Biography of Henry Bauer

The name that heads this sketch is that of an extensive German-American farmer and stockraiser, who is one of the large land owners and wealthy men of Dorchester Township. The place whereon he lives is one of the finest farms in the southern part of this county, his homestead embracing four hundred and eighty acres of fine land, most of which is under a high state of cultivation, and all well stocked with a high grade of cattle and swine.

Our subject has built upon his place a series of farm buildings that compare favorably with any in the county, and the farm as a whole is so thoroughly well kept up as to excite the admiration and comment of all who are it. He is also the owner of other valuable property in the county, aggregating about sixteen hundred acres, most of which is in this township, but some being located in Gillespie Township. The greater part of his land is under the plow, or is devoted to stock-raising. When Mr. Bauer made his purchase the major part of this land was raw prairie. He first began clearing the homestead in 1853. It was originally perfectly unbroken and wild, the township being very sparsely settled and surrounded with wild, unbroken land. It speaks well for the energy of the landowners, and also for the opportunities to be found in the States that our subject came here a very poor man and has amassed the fortune which he possesses today, by his own efforts alone and unaided.

The original of our sketch first came to this State in 1848, and has ever since lived in this county with the exception of a few months passed in Madison County. He came here directly from Germany, Saxe-Altenburg being his birthplace. His natal day was November 28, 1825. Mr. Bauer’s parents were Charles F. and Maria (Geeriti) Bauer, both natives of Saxe-Altenburg. Soon after the coming of our subject to this country, his parents followed him, and in a short time they with their three living children settled in Macoupin County. The following year the father and mother both passed away, being victims of an epidemic which prevailed at the time. They were respectively sixty and fifty years of age, and during their lives had been conscientious and consistent members of the Lutheran Church. Our subject and Mrs. Christina Bumann are the only members of the family of four children now living.
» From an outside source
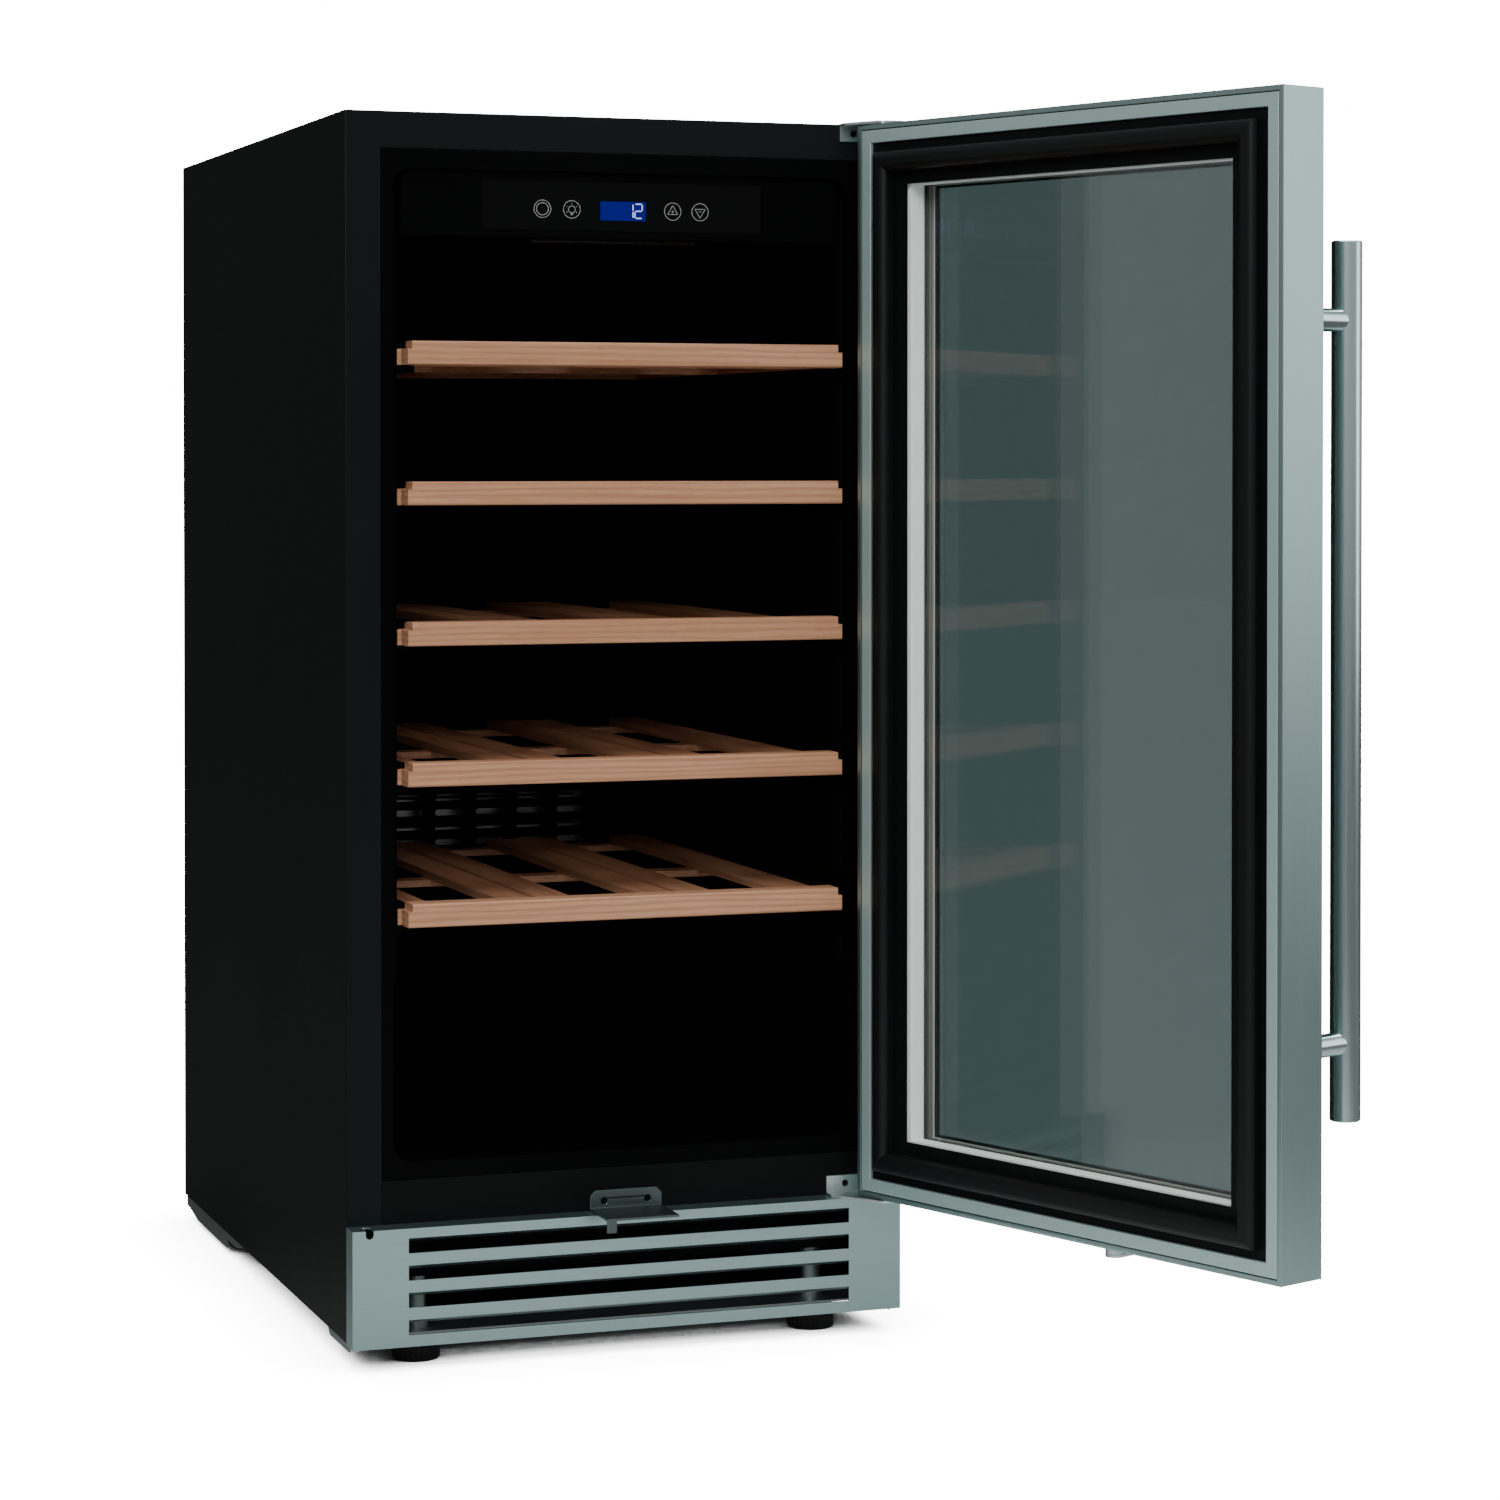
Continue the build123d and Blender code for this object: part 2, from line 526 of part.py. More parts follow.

The subject of this sketch grew to manhood in his native land. He was the eldest of the children and had just reached his majority when he left Germany, sailing from Bremen in August, 1848. He came hither on a sailer, and after sixty-three days landed in New Orleans, and came thence up the river to St. Louis, Mo. From there he went to Madison County, and later came here.

In Bunker Hill Township Mr. Bauer encountered his fate in the shape of a young lady, whose name was Anna Ehlers. She was born in Holstein, Germany, November 11, 1833, and was the daughter of Joakim and Magdalena (Nicholas) Ehlers, both natives of Holstein. She came to this country with the family in 1851, leaving Hamburg in the fall, and reaching St. Louis, Mo., in January, 1852. They settled at Bunker Hill, and there the parents lived and died, both having attained an age of three-score years. They were members of the Lutheran Church. Our subject’s wife, Mrs. Bauer, is one of eight children, five of whom are yet living. She was the eldest of her mother’s children and was a young woman when they emigrated from their native land to America.

Mr. and Mrs. Bauer are the parents of eight children, two of whom ore deceased, Albert E. and Marie. The former died after his marriage in California, leaving a widow and two children. Marie died at the birth of her first child in Tipton, Mo., after her marriage with Esquire Redman. The living children are Matilda, Henry H., Franklin E., Otto F. and Bertha L. Matilda is the wife of Charles F. Weidner, a farmer in Brighton Township; Henry took to wife Frances Weidner; they are residing on a farm in Gillespie Township. The younger children are still attendants at school, being students in the State University at Champaign. Mr. Bauer has given his children all the educational advantages that money could procure, and they have received the best finishing courses in St. Louis.

Our subject and his wife were reared in the Lutheran Church, but at present hold to no creed. The gentleman takes a lively interest in local polities. He has been elected Supervisor, which position he has held for some years, and has also satisfactorily discharged the duties of several other offices. He casts his vote with the Republican party. Mr. Bauer is a fine illustration of the better German element, who come to this country to build up a fortune in agricultural pursuits. Both he and his wife are kind, hospitable and intelligent people, and their children are bright and highly educated.